When Fey and Amy Poehler shared co-hosting duties in 2015, they gave us one of the most brutal send-ups of modern sexual politics and gender dynamics the show had ever seen by way of the gameshow Meet Your Second Wife. Three male contestants, all of them happily married with their wives cheering them on in the audience, are introduced to their future betrothed, girls whose current ages range from preteen to prenatal. The darkly hilarious premise is further bolstered by the horrified reactions from the contestants and their spouses.

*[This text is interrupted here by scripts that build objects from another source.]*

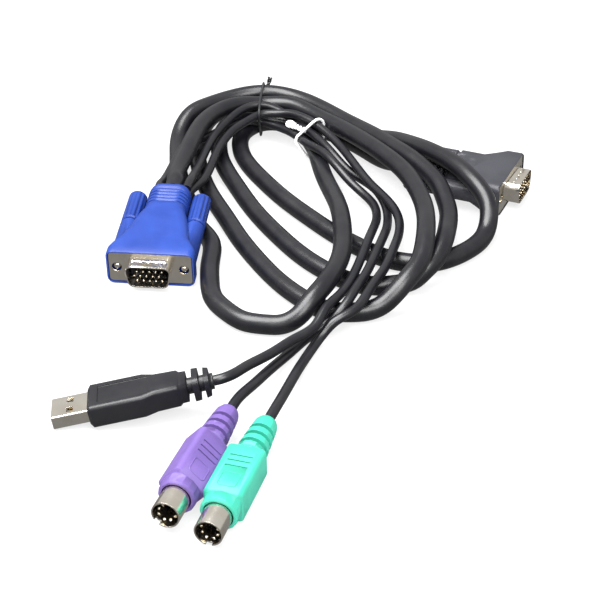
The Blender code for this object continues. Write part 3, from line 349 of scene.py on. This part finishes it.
# %% Routes
MAIN_ROUTE = [
    (-49.5, 58.1, 14.5), (-49.2, 61, 14.8), (-48.8, 64.6, 15.3), (-49, 68.5, 15), (-46.5, 89, 15),
    (-42, 113, 16), (-35.5, 129.5, 15.5), (-25.5, 139.5, 14.5), (-16, 143, 13), (-5.5, 142, 13.5),
    (5, 133.5, 13), (15.5, 120, 13.5), (25.5, 103.5, 15), (34, 86.5, 16.5), (41.5, 69.5, 17),
    (45, 56, 17), (47, 42, 17), (47, 27, 17), (45.5, 13, 16.5), (42.5, 1.5, 14), (38.5, -5, 12),
    (34.5, -9, 9), (29, -12, 5), (22.5, -14, 3.6), (16, -14.5, 3.6), (9.5, -13, 3.6),
    (3, -7.5, 3.6), (-5.5, 3.5, 3.6), (-15, 21, 3.6), (-23, 39.5, 3.6), (-29.5, 58, 3.6),
    (-36.5, 78, 3.6), (-41, 97, 3.6), (-43.5, 116.5, 3.6), (-42.5, 136, 3.6), (-38, 151.5, 3.8),
    (-28.5, 161, 4.6), (-17, 163.5, 5.2), (-5, 161.5, 4.8), (6.5, 155, 3.8), (20.5, 141, 3.6),
    (30.5, 127.5, 5), (39.5, 113, 10.5), (46.5, 101, 14), (52, 90.5, 16.5), (57, 82.5, 17.5),
    (62.5, 73, 18), (67, 64, 17), (70.5, 57.5, 15), (72.5, 53, 12.5), (73, 49, 9.5), (71.5, 43, 5),
    (67, 35, 3.6), (59, 26.5, 3.6), (50, 21.5, 3.6), (41, 21, 3.6), (33, 24, 3.6), (23, 32.5, 3.6),
    (14, 42.5, 3.6), (4, 56.5, 3.6), (-6, 72, 3.6), (-15, 89, 3.6), (-22.5, 106.5, 3.6),
    (-25.5, 122, 3.8), (-24, 132.5, 4.6), (-19.5, 138, 5.4), (-13.5, 140.5, 5.7), (-7, 139.5, 5.5),
    (-0.5, 134, 5.3), (3.5, 125, 5.35), (6.5, 113, 5.25), (9, 93, 6), (13, 68.5, 8),
    (15.5, 45.5, 11.5), (16, 26.5, 12), (15, 12, 12), (12, -0.5, 12), (8, -11, 12), (3.5, -18, 10),
    (0, -21.5, 7), (-6, -23, 4), (-13, -22.5, 3.6), (-19.5, -20.5, 3.6), (-25, -15, 3.6),
    (-31, -5, 3.6), (-33, 7, 3.6), (-33.5, 21.5, 3.6), (-34, 37, 3.6), (-40, 50.5, 3.6),
    (-43.5, 64, 3.6), (-46.5, 78.5, 3.6), (-50, 96.5, 3.6), (-51.5, 114.5, 3.6), (-51.5, 127.5, 6),
    (-47, 137.5, 11), (-40, 144.5, 12), (-28.5, 152.5, 12.4), (-16.5, 155.5, 13), (-5, 153.5, 12.4),
    (7, 144, 12), (19.5, 128, 12), (31, 110.5, 13.5), (39, 95.5, 15), (45.5, 84, 15.5),
    (50.5, 74.5, 15), (54, 65.5, 14.5), (56, 56.5, 13), (57, 46, 11.5), (55.5, 33, 11.5),
    (53, 21, 11.5), (49.5, 13.5, 9), (46, 10, 7), (41, 7, 4), (35, 5, 3.6), (28, 4, 3.6),
    (20.5, 6, 3.6), (12, 12.5, 3.6), (2, 24.5, 3.6), (-8, 41.5, 3.6), (-18, 62.5, 3.6),
    (-26.5, 86, 3.6), (-32.5, 106, 3.6), (-34.5, 124, 3.6), (-32, 140.5, 3.8), (-25.5, 150, 4.7),
    (-17, 153, 5.2), (-6, 149, 4.7), (8, 138.5, 3.8), (21, 126, 3.6), (30.5, 113, 3.6),
    (37.5, 102, 5.5), (42.6, 96.3, 7.6), (46.9, 94.4, 7.6), (49.6, 93.2, 7.6),
]
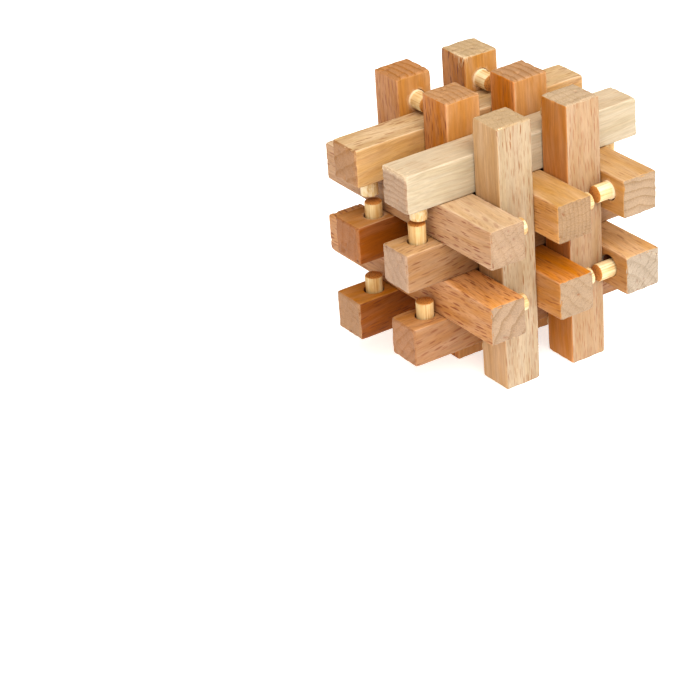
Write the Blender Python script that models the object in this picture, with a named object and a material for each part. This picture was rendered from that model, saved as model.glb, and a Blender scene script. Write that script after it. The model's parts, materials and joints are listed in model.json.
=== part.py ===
"""Eighteen-stick wooden burr puzzle.

Square beech sticks lie in three crossing families, rails along X, beams along Y and uprights along Z.
Each family is three layers of two sticks. None of the sticks is notched: bamboo pins, glued into blind
holes near the sticks' ends, stand proud behind the crossing sticks and lock the lattice.

The sticks of an outer layer have a pin at both ends, and keep each other in. The sticks of a middle
layer have one pin, at one end only, so each of these keys pulls out towards its own pinned end.

The sticks are hand-made: each has crept a little, and its pins aren't quite in the middle of it.

Units are metres, +Z is up, and the origin is under the middle of the whole puzzle's outline, on the
surface it stands on.
"""

import math
from collections import namedtuple

import bmesh
import bpy
from mathutils import Matrix, Vector

# Driving dimensions
STICK_SIDE = 0.0100
STICK_GAP = 0.0003
EDGE_ROUND = 0.0006
PIN_DIAMETER = 0.0046
PIN_CLEARANCE = 0.0003
PIN_PLAY = 0.0010
PIN_TIP_GAP = 0.0019
PIN_RIM_ROUND = 0.00025
END_WOOD = 0.00415
HOLE_FLOOR = 0.003

# Unit of the sticks' small differences
MM = 0.001

# Fineness of the round shapes
ROUND_SIDES = 16
EDGE_SEGMENTS = 2

# Worked out from the dimensions above
PITCH = STICK_SIDE + STICK_GAP
HALF_SIDE = STICK_SIDE / 2
OUTER_CROSSING = 2 * PITCH + HALF_SIDE
PIN_OFFSET = OUTER_CROSSING + PIN_PLAY + PIN_DIAMETER / 2
STICK_LENGTH = 2 * (PIN_OFFSET + PIN_DIAMETER / 2 + END_WOOD)
FACING_GAP = STICK_SIDE + 2 * STICK_GAP
PIN_PROUD = (FACING_GAP - PIN_TIP_GAP) / 2
HOLE_DEPTH = STICK_SIDE - HOLE_FLOOR

# Directions
X, Y, Z = Vector((1, 0, 0)), Vector((0, 1, 0)), Vector((0, 0, 1))

# Each family: the way its sticks run, the way its three layers stack, the way its two sticks sit
# side by side, and the names of a stick's two ends, the negative one first.
FAMILIES = {
    "rail": (X, Z, Y, ("left", "right")),
    "beam": (Y, X, Z, ("front", "back")),
    "upright": (Z, Y, X, ("bottom", "top")),
}

# One stick. family, layer and side place it, the last two in pitches from the lattice's centre. creep is how
# far it has crept along its own length, as a share of the pins' play. offcut is how far its wood sits along
# its length from the middle of its pins, and drift how far its pins stand beside its middle line, both in
# mm along the family's directions. proud is the pins' reach as a share of PIN_PROUD.
Stick = namedtuple("Stick", "family layer side creep offcut drift proud wood")

STICKS = {
    "rail_top_back": Stick("rail", 2, 1, -0.05, -0.46, 0.0, 1.18, "beech_honey"),
    "rail_top_front": Stick("rail", 2, -1, 0.23, -0.23, 0.0, 1.05, "beech_pale"),
    "rail_middle_back": Stick("rail", 0, 1, 0.18, -1.4, -0.95, 0.9, "beech_brown"),
    "rail_middle_front": Stick("rail", 0, -1, -0.1, -1.04, 0.5, 1.14, "beech_pink"),
    "rail_bottom_back": Stick("rail", -2, 1, -0.75, -1.55, -0.35, 0.94, "beech_brown"),
    "rail_bottom_front": Stick("rail", -2, -1, 0.7, -0.75, 0.25, 0.95, "beech_tan"),
    "beam_upper_left": Stick("beam", -2, 1, 0.0, -0.41, 0.0, 1.0, "beech_honey"),
    "beam_upper_middle": Stick("beam", 0, 1, 0.4, -0.2, 0.0, 1.0, "beech_honey"),
    "beam_upper_right": Stick("beam", 2, 1, 0.75, 0.1, 0.85, 1.0, "beech_honey"),
    "beam_lower_left": Stick("beam", -2, -1, 0.6, 0.0, 0.0, 1.0, "beech_orange"),
    "beam_lower_middle": Stick("beam", 0, -1, 0.75, -0.45, 0.0, 1.0, "beech_orange"),
    "beam_lower_right": Stick("beam", 2, -1, 0.75, -0.55, 0.0, 1.0, "beech_tan"),
    "upright_back_left": Stick("upright", 2, -1, -0.3, 0.55, 0.55, 1.0, "beech_orange"),
    "upright_back_right": Stick("upright", 2, 1, -0.3, 0.55, -0.15, 1.0, "beech_tan"),
    "upright_middle_left": Stick("upright", 0, -1, -0.3, 0.55, 0.0, 1.0, "beech_orange"),
    "upright_middle_right": Stick("upright", 0, 1, -0.3, 0.55, 0.0, 1.0, "beech_orange"),
    "upright_front_left": Stick("upright", -2, -1, -0.3, 0.55, 0.0, 1.0, "beech_pale"),
    "upright_front_right": Stick("upright", -2, 1, -0.3, 0.55, 0.0, 1.0, "beech_pink"),
}

# Each wood: its colour and roughness.
WOODS = {
    "beech_pale": ((0.80, 0.58, 0.35), 0.55),
    "beech_honey": ((0.74, 0.47, 0.24), 0.52),
    "beech_pink": ((0.72, 0.42, 0.25), 0.54),
    "beech_tan": ((0.66, 0.38, 0.18), 0.55),
    "beech_orange": ((0.60, 0.27, 0.09), 0.50),
    "beech_brown": ((0.45, 0.21, 0.08), 0.55),
    "bamboo": ((0.78, 0.62, 0.34), 0.45),
}


def clear_scene():
    for old in list(bpy.data.objects):
        bpy.data.objects.remove(old)


def wood_material(name):
    colour, roughness = WOODS[name]
    material = bpy.data.materials.new(name)
    material.use_nodes = True
    shader = material.node_tree.nodes["Principled BSDF"]
    shader.inputs["Base Color"].default_value = (*colour, 1.0)
    shader.inputs["Roughness"].default_value = roughness
    shader.inputs["Metallic"].default_value = 0.0
    return material


def mesh_from(bm, name):
    """Store the bmesh as a mesh that is smooth where it is round and sharp where it isn't."""
    bmesh.ops.recalc_face_normals(bm, faces=bm.faces)
    mesh = bpy.data.meshes.new(name)
    bm.to_mesh(mesh)
    bm.free()
    mesh.shade_smooth()
    mesh.set_sharp_from_angle(angle=math.radians(35))
    return mesh


def place(name, mesh, matrix, parent=None):
    item = bpy.data.objects.new(name, mesh)
    bpy.context.scene.collection.objects.link(item)
    item.parent = parent
    item.matrix_local = matrix
    return item


def blank_mesh():
    """A square stick along X with rounded edges, before it is drilled."""
    bm = bmesh.new()
    size = Matrix.Diagonal((STICK_LENGTH, STICK_SIDE, STICK_SIDE, 1.0))
    bmesh.ops.create_cube(bm, size=1.0, matrix=size)
    bmesh.ops.bevel(
        bm,
        geom=bm.edges[:],
        offset=min(EDGE_ROUND, HALF_SIDE / 2),
        segments=EDGE_SEGMENTS,
        profile=0.5,
        affect="EDGES",
    )
    return mesh_from(bm, "stick_blank")


def rod(name, radius, length, rim_round=0.0):
    """A rod along +Z that starts at its origin, with its far rim rounded."""
    bm = bmesh.new()
    bmesh.ops.create_cone(
        bm,
        cap_ends=True,
        segments=ROUND_SIDES,
        radius1=radius,
        radius2=radius,
        depth=length,
        matrix=Matrix.Translation((0.0, 0.0, length / 2)),
    )
    if rim_round > 0:
        rim = [e for e in bm.edges if all(v.co.z > length / 2 for v in e.verts)]
        bmesh.ops.bevel(
            bm, geom=rim, offset=rim_round, segments=2, profile=0.5, affect="EDGES"
        )
    return mesh_from(bm, name)


def pin_places(stick):
    """Where a stick's pins stand on its +Z face, in its own frame, by the names of its ends."""
    along, _, across, end_names = FAMILIES[stick.family]
    drift = stick.drift * MM * across.dot(inward(stick).cross(along))
    middle = Vector((-stick.offcut * MM, drift, HALF_SIDE))
    ends = (-1,) if stick.layer == 0 else (-1, 1)
    return {end_names[end > 0]: middle + end * PIN_OFFSET * X for end in ends}


def drilled_mesh(name, stick):
    """A stick with a blind hole in its +Z face for each of its pins."""
    drill = rod("drill", PIN_DIAMETER / 2 + PIN_CLEARANCE, HOLE_DEPTH + STICK_SIDE)
    blank = place(name, blank_mesh(), Matrix.Identity(4))
    cutters = []
    for spot in pin_places(stick).values():
        cutter = place(f"{name}_drill", drill, Matrix.Translation(spot - HOLE_DEPTH * Z))
        cutter.hide_render = True
        cutter.display_type = "WIRE"
        cut = blank.modifiers.new("hole", "BOOLEAN")
        cut.operation = "DIFFERENCE"
        cut.solver = "EXACT"
        cut.object = cutter
        cutters.append(cutter)
    depsgraph = bpy.context.evaluated_depsgraph_get()
    mesh = bpy.data.meshes.new_from_object(blank.evaluated_get(depsgraph))
    mesh.name = name
    mesh.shade_smooth()
    mesh.set_sharp_from_angle(angle=math.radians(35))
    for helper in (blank, *cutters):
        bpy.data.objects.remove(helper)
    return mesh


def inward(stick):
    """The way a stick's pins point: into the lattice, and up its family's stack from its middle layer."""
    stack = FAMILIES[stick.family][1]
    return -stack if stick.layer > 0 else stack


def stick_centre(stick):
    """The middle of a stick's wood, from the lattice's centre."""
    along, stack, across, _ = FAMILIES[stick.family]
    shift = stick.creep * PIN_PLAY + stick.offcut * MM
    return PITCH * (stick.layer * stack + stick.side * across) + shift * along


def lattice_place():
    """The lattice's centre, placed so that the origin is on the ground, under the middle of the outline."""
    low, high = Vector((math.inf,) * 3), Vector((-math.inf,) * 3)
    for stick in STICKS.values():
        along = FAMILIES[stick.family][0]
        half = Vector((HALF_SIDE,) * 3) + (STICK_LENGTH / 2 - HALF_SIDE) * along
        centre = stick_centre(stick)
        low = Vector(map(min, low, centre - half))
        high = Vector(map(max, high, centre + half))
    return Vector((-(low.x + high.x) / 2, -(low.y + high.y) / 2, -low.z))


def build():
    clear_scene()
    materials = {name: wood_material(name) for name in WOODS}
    centre = place("lattice_centre", None, Matrix.Translation(lattice_place()))
    for name, stick in STICKS.items():
        along, up = FAMILIES[stick.family][0], inward(stick)
        turn = Matrix((along, up.cross(along), up)).transposed().to_4x4()
        mesh = drilled_mesh(name, stick)
        mesh.materials.append(materials[stick.wood])
        wood = place(name, mesh, Matrix.Translation(stick_centre(stick)) @ turn, centre)
        seated = HOLE_DEPTH - PIN_CLEARANCE
        pin_mesh = rod("pin", PIN_DIAMETER / 2, seated + stick.proud * PIN_PROUD, PIN_RIM_ROUND)
        pin_mesh.materials.append(materials["bamboo"])
        for end_name, spot in pin_places(stick).items():
            place(f"{name}_pin_{end_name}", pin_mesh, Matrix.Translation(spot - seated * Z), wood)


build()
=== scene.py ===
"""Looks for the eighteen-stick burr puzzle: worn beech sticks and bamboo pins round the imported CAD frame."""

import json
import math
from collections import namedtuple

import bmesh
import bpy
from mathutils import Matrix, Vector, noise


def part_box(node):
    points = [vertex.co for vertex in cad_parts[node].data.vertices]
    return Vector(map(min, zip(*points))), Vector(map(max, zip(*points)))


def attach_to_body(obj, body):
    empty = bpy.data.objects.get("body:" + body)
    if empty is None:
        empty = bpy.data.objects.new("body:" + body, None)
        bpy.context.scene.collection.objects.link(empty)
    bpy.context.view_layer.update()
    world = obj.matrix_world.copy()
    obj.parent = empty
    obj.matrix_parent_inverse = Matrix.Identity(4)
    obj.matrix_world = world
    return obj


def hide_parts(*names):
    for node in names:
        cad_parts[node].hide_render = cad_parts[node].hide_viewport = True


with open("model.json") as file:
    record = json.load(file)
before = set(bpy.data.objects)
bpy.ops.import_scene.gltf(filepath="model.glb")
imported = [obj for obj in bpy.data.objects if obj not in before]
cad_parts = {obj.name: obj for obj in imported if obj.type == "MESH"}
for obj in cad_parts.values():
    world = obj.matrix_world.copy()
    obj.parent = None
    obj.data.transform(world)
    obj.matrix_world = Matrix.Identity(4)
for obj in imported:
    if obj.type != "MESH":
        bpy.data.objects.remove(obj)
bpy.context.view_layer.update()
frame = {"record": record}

MM = 0.001

# The worn sticks. SNUG is how far the sanded wood stands outside its CAD solid, whose gaps are wider than
# the real fit. The others are the radii of the long edges and of the ends' edges.
SNUG = 0.07 * MM
SIDE_ROUND = 0.42 * MM
END_ROUND = 0.72 * MM

# How uneven the sticks' ends are: their radius's waver, their hollows, their slant and their largest chips
END_WAVER = 0.25 * MM
END_HOLLOW = 0.1 * MM
END_SLANT = 0.012
END_CHIP = 0.6 * MM

# The pins. They are a little thinner than their CAD solids, and PIN_RIM is the slope round the free end.
# Glue spreads round a pin from GLUE_DEPTH inside its hole, and is GLUE_HEIGHT high in all.
PIN_INSET = 0.03 * MM
PIN_RIM = 0.22 * MM
GLUE_DEPTH = 0.1 * MM
GLUE_HEIGHT = 0.6 * MM

# The meshes' fineness: rows on a rounded edge, the rows' spacing on a stick, and a pin's sides
ROUND_STEPS = 4
STEP_ACROSS = 0.5 * MM
STEP_ALONG = 1.5 * MM
PIN_SIDES = 40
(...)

Totino’s with Kristen Stewart

Honestly, the entire Totino’s trilogy deserves ranking here. As the nameless, thankless housewife whose entire existence centers around feeding miniature pizza rolls to her “hungry guys” during the “big game”, Vanessa Bayer crafts one of the most unsettling characters in recent memory. More than just parodies of bro-y snack ads that infantilize women, she digs deep into the meta-muck of it all to create a lost soul trapped in a suburban version of hell. But in the final entry, she is freed by the love of Kristen Stewart’s seductive stranger, with the two embarking on an erotic journey straight out of a Palme d’Or-winning French drama.

Career Day

In recent years, Adam Driver has become one of the most highly anticipated returning hosts, and for good reason. His willingness to get weird was already apparent from the movies he’s made, but, boy, does he let his freak flag fly on SNL. Although his reprisal of his Star Wars villain Kylo Ren in an episode of Undercover Boss is his most popular sketch to date, I’m fonder of this gonzo one from 2018. In it, he plays Abraham H Parnassus, the aged, decrepit father of a middle school student come to speak to his class during career day. His occupation? “For 82 years, I’ve been an oil man.” He then proceeds to go full-blown powder keg, stabbing a dead crow with his cane while giving a furious Darwinian speech about crushing one’s enemies. By the end, the rest of the cast is laughing as hard as the audience, and you can hardly blame them.